Learn By An Example Transformer For Domain Generalization In Video Object Segmentation

Islam I. Osman, Mohamed S. Shehata

Published: 2024, Last Modified: 07 Nov 2025ICIP 2024EveryoneRevisionsBibTeXCC BY-SA 4.0

Abstract: Video object segmentation is a challenging task in computer vision. In this task, a learning model should be able to segment and track a specific set of objects through a frame sequence. This set of objects is given from the ground truth of the first frame in a sequence. To achieve domain generalization in this task, the learning model must be trained using a massive, labeled dataset that has almost all kinds of objects that can be seen in any frame sequence. However, such a dataset does not exist because the labeling process for this task is so expensive, as it requires per-pixel labeling for each frame in a given frame sequence. In this paper, we propose a novel learning technique and transformer architecture.

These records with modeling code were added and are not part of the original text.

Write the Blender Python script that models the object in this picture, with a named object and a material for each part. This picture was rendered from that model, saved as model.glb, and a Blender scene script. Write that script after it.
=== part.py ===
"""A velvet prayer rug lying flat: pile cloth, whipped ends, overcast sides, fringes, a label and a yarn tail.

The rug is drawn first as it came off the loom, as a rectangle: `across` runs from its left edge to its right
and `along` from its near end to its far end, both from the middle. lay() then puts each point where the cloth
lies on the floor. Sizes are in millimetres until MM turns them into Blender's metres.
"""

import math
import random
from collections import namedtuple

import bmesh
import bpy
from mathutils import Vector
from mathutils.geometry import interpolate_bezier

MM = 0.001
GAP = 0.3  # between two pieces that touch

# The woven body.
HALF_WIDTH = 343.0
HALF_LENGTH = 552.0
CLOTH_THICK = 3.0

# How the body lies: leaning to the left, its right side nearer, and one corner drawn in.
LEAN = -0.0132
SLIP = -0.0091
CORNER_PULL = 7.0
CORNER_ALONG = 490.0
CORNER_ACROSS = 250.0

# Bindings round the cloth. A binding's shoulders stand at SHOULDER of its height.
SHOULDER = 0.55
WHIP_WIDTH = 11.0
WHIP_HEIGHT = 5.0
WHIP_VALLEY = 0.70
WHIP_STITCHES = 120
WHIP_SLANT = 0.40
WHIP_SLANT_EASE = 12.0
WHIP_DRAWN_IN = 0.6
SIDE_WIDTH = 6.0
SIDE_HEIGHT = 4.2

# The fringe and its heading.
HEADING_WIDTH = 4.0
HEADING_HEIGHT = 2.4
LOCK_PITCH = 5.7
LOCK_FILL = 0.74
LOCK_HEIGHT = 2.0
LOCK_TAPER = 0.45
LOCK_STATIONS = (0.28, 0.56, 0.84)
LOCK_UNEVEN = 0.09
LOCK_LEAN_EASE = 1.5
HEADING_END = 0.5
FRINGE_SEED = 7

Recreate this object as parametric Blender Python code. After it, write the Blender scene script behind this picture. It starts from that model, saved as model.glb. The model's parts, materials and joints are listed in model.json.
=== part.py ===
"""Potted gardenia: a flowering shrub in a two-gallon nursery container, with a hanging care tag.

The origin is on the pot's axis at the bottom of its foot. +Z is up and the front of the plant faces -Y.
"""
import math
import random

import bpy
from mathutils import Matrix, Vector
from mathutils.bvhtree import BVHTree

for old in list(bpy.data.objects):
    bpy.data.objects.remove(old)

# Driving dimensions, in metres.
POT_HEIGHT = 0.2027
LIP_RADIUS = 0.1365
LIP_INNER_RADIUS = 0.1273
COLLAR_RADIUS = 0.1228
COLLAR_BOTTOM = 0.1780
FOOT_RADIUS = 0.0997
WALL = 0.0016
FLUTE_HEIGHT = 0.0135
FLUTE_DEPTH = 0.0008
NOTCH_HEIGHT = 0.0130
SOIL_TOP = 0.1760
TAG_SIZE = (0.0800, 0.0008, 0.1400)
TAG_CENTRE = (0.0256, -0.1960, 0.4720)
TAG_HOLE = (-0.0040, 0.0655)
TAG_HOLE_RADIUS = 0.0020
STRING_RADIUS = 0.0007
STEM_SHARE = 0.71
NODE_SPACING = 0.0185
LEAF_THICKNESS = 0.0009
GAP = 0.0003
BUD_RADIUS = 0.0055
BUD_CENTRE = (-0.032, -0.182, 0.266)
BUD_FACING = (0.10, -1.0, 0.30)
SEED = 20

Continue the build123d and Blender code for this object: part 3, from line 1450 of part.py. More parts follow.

This novel learning technique allows the model to learn effectively from a small, labeled dataset. Additionally, the novel architecture allows the model to produce segmentation output as a function of an input example, instead of relying on memorizing the representation of all objects to be segmented. The experiments show the superiority of the proposed model in comparison with state-of-the-art models by $10.6 \%$ when evaluated using out-of-domain frame sequences.